**Data:**
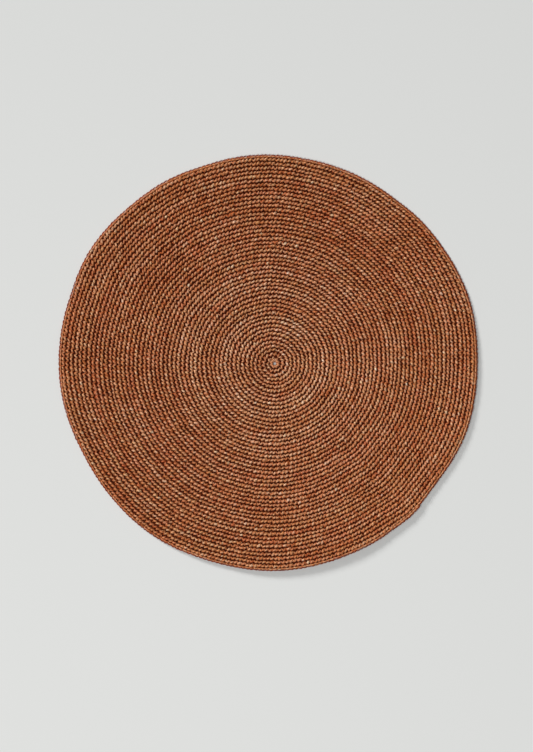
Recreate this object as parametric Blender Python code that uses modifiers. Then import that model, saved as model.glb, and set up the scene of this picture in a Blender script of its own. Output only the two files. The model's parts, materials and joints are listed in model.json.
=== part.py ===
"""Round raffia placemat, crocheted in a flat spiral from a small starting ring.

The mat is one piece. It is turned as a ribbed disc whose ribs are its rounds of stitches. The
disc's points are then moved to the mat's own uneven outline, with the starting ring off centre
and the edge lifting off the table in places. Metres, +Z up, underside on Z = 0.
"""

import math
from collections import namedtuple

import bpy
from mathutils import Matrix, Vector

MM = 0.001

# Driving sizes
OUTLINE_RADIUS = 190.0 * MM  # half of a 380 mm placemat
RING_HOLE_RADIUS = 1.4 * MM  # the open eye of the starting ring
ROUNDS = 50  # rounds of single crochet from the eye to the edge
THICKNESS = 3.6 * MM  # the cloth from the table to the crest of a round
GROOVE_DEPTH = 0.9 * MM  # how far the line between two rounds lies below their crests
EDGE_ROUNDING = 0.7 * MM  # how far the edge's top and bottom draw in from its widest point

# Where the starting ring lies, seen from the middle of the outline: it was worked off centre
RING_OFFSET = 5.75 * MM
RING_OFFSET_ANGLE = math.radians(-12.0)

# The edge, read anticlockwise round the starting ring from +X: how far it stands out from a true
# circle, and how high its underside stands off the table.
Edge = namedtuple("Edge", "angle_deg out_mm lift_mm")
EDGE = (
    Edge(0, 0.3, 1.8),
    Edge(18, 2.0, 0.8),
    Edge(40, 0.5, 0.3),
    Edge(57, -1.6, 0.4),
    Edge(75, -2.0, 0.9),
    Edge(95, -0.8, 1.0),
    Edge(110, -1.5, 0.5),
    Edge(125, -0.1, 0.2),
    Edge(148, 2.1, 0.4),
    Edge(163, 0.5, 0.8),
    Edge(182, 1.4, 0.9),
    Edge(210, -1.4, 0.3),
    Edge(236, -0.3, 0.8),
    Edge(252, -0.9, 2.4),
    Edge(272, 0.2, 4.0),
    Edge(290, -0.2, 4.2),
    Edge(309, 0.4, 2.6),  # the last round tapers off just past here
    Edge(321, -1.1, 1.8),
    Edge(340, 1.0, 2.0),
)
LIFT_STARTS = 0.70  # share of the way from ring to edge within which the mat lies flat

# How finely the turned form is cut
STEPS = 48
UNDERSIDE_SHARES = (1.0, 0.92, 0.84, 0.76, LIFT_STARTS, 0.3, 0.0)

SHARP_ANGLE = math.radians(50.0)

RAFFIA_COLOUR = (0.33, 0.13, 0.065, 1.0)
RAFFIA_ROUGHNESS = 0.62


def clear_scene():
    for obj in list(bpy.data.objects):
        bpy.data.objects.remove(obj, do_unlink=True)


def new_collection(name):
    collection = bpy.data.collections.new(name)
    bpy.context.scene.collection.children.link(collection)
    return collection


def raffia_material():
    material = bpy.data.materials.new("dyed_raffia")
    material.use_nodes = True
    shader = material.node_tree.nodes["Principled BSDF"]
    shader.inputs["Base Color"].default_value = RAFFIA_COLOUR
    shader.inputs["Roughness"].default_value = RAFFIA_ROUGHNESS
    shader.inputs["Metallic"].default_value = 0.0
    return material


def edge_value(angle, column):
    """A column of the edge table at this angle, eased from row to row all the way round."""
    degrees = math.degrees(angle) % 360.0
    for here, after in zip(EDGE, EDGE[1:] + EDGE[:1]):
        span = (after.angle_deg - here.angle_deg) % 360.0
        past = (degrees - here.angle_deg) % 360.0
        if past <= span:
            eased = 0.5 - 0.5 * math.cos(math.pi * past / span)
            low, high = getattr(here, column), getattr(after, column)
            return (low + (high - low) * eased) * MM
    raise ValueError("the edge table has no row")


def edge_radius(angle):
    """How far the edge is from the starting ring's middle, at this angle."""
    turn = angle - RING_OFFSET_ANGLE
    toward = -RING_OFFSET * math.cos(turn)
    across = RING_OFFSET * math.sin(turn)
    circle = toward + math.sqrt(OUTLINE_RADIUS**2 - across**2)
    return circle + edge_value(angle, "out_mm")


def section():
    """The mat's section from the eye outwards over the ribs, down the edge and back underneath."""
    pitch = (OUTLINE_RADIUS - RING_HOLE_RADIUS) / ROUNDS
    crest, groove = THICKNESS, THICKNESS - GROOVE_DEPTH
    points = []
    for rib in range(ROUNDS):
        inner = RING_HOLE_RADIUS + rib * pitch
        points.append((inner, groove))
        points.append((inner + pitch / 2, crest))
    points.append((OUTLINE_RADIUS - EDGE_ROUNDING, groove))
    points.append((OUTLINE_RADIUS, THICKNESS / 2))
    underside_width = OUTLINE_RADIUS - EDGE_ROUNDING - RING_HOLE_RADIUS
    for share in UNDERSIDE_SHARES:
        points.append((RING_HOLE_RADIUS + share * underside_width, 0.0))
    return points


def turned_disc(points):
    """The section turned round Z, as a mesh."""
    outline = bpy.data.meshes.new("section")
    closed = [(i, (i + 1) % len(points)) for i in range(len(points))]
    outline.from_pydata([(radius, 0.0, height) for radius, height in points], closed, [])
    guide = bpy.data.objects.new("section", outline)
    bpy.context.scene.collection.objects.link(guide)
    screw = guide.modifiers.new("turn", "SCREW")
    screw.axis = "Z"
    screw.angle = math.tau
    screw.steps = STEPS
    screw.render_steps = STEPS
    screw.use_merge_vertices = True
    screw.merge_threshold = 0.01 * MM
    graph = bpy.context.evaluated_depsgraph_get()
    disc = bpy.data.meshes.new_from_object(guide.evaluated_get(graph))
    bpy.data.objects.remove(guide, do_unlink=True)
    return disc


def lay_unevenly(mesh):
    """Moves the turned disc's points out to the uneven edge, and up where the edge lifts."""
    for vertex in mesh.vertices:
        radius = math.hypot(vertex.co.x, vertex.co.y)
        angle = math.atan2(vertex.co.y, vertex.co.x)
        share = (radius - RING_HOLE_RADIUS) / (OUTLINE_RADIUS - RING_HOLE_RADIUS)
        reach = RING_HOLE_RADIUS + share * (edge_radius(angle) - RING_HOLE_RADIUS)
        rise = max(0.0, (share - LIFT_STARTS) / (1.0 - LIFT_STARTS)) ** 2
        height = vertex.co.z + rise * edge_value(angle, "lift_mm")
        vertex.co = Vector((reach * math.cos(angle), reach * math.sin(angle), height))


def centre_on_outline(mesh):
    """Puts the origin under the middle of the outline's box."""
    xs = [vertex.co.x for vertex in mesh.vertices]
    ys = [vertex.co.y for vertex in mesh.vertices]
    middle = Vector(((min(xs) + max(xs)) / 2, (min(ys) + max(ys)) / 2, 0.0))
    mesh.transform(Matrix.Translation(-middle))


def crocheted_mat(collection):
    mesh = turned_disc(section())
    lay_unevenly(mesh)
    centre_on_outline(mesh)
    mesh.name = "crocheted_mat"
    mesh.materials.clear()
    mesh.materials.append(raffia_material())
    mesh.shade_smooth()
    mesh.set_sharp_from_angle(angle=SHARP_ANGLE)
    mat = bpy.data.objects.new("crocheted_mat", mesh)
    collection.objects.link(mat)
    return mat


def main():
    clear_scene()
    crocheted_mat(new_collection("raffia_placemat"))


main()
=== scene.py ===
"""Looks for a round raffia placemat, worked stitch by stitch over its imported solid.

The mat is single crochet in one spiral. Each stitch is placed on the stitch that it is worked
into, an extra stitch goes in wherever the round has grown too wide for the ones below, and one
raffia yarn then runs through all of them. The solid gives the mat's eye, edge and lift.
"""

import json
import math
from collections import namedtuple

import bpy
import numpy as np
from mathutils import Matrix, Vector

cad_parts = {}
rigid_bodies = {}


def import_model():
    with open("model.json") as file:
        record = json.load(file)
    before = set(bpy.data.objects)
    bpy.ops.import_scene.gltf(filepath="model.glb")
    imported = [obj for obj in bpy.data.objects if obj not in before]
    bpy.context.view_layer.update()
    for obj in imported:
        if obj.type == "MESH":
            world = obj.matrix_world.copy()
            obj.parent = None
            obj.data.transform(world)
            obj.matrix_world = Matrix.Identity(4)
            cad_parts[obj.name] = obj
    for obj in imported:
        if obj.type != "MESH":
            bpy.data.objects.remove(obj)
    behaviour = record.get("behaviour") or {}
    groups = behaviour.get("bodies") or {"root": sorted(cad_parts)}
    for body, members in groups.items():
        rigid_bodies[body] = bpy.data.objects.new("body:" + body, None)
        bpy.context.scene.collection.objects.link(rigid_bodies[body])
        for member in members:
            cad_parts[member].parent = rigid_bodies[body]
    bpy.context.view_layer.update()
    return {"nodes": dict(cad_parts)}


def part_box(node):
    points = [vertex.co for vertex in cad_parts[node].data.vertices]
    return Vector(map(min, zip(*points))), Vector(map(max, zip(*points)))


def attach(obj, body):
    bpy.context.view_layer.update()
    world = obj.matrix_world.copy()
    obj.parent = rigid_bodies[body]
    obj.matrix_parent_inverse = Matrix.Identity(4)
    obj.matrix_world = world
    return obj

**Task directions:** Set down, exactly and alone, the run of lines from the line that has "mesh.set_sharp_from_angle(angle=SHARP_ANGLE)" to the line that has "bpy.data.objects.remove(obj)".

**Answer to the exercise:**
    mesh.set_sharp_from_angle(angle=SHARP_ANGLE)
    mat = bpy.data.objects.new("crocheted_mat", mesh)
    collection.objects.link(mat)
    return mat


def main():
    clear_scene()
    crocheted_mat(new_collection("raffia_placemat"))


main()
=== scene.py ===
"""Looks for a round raffia placemat, worked stitch by stitch over its imported solid.

The mat is single crochet in one spiral. Each stitch is placed on the stitch that it is worked
into, an extra stitch goes in wherever the round has grown too wide for the ones below, and one
raffia yarn then runs through all of them. The solid gives the mat's eye, edge and lift.
"""

import json
import math
from collections import namedtuple

import bpy
import numpy as np
from mathutils import Matrix, Vector

cad_parts = {}
rigid_bodies = {}


def import_model():
    with open("model.json") as file:
        record = json.load(file)
    before = set(bpy.data.objects)
    bpy.ops.import_scene.gltf(filepath="model.glb")
    imported = [obj for obj in bpy.data.objects if obj not in before]
    bpy.context.view_layer.update()
    for obj in imported:
        if obj.type == "MESH":
            world = obj.matrix_world.copy()
            obj.parent = None
            obj.data.transform(world)
            obj.matrix_world = Matrix.Identity(4)
            cad_parts[obj.name] = obj
    for obj in imported:
        if obj.type != "MESH":
            bpy.data.objects.remove(obj)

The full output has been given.